It was around 8 p.m. on a November night in Barcelona, Spain when I was confronted with my white privilege.
A boy around the age of 16 approached my American-born friend of Taiwanese descent, repeatedly saying “Ni Hao” in an offensive Chinese accent.
He laughed and walked away while she rightfully held up both middle fingers and said “Fuck you” in a clear American accent.
I was mortified because I had never seen such blatant racism before. I asked, “Has that ever happened to you before?!”
She calmly replied, “All the time, especially in Europe.” At that exact moment, I realized my race has never been and will never be publicly acknowledged or discriminated against.
I will never understand what it’s like to feel othered or judged solely on my appearance.
That incident bothered me for weeks, and clearly still does, but I don’t know what the right answer is.
This experience taught me a valuable lesson. Though I can never fully relate to what my friend goes through, I tried to put myself in her shoes and imagine how I would feel.
I listened to her express how uncomfortable she felt when her peers always called her by first and last name because it acknowledges her race.
While abroad, her professor was taking attendance and noticed another Asian name was listed on the roster.
The girl hadn’t showed up to class, so he went over to my friend and asked, “Is this you?”
She answered: “No”. He asked again – he wouldn’t really take no for an answer.

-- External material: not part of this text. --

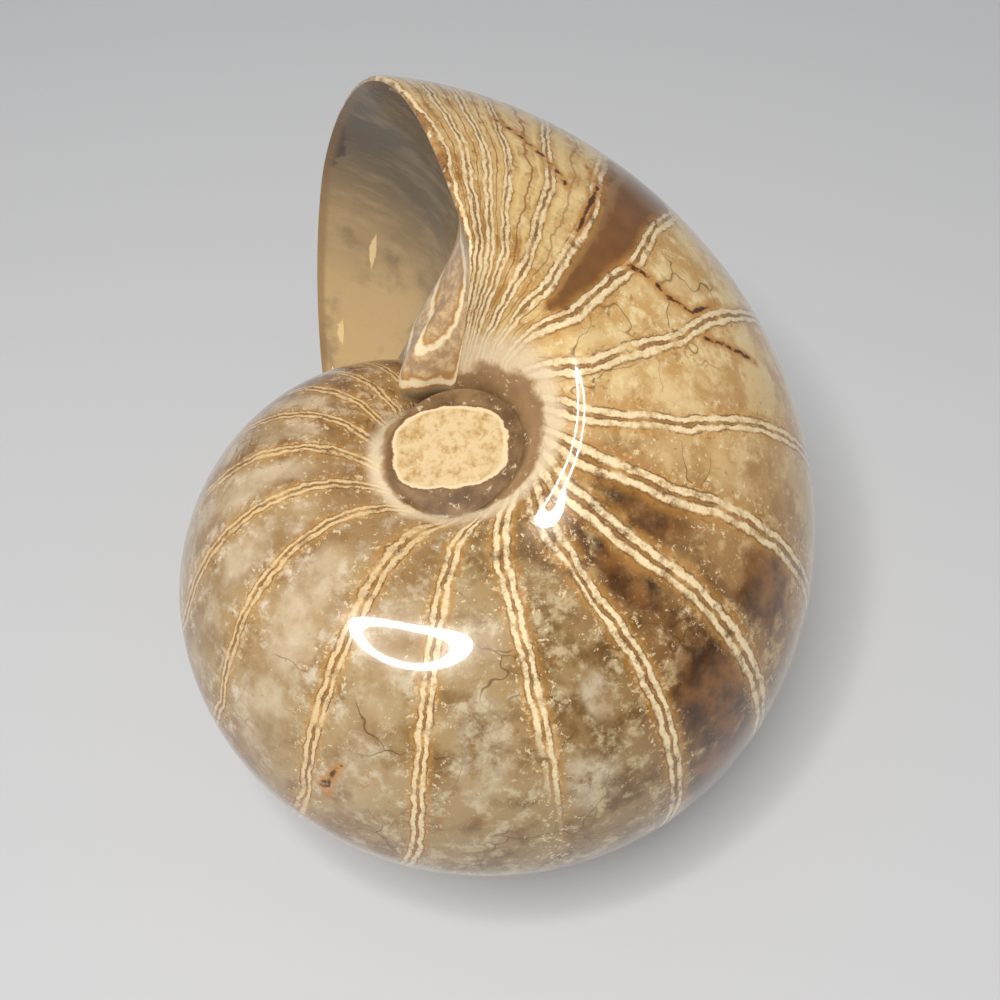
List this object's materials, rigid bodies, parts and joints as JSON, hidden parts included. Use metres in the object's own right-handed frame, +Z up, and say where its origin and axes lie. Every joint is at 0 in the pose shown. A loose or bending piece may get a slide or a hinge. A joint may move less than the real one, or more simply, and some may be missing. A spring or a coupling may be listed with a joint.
{
  "type": "polished nautiloid fossil",
  "caption": "Polished stone fossil of a coiled nautiloid shell, with a hollow mouth face, a filled umbilicus on each side and a small worn flat it rests on.",
  "frame": {"origin": "centre of the bounding box, at the level of the flats the fossil rests on", "axes": "+Z up from the surface it lies on, +Y towards the mouth's outer tip, +X away from the mouth, across the coil"},
  "size_m": [0.0492, 0.0616, 0.0498],
  "materials": {
    "polished_fossil_stone": "polished calcite, cream and grey-brown, with gold and cream suture lines"
  },
  "bodies": {
    "root": {"nautiloid_fossil": "polished_fossil_stone"}
  },
  "joints": []
}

He was confused: “There’s no other Asian girl here, so it must be you, even though you said in perfect English with an American accent that it’s not you,” is what I imagine went through his head.
Hearing this angered me.
He not only ignorantly acknowledged her race by assuming the Asian name was hers without thinking there could be another student enrolled in the class, but he also made the entire class aware of it.
She sunk down in her chair while he returned to the front of the class.
How can we break the social and economic system put in place that oppresses blacks and other minorities?
Look at all the white faces around campus.
Now go off campus and take a walk down the street in the heart of Schenectady.
We are literally surrounded by an example of this system.
My time in Europe made me realize how fortunate I am to live in the melting pot that is America.
It is time to acknowledge white privilege and make an effort to change it.
Everyone deserves an equal opportunity, and to feel comfortable in their own skin.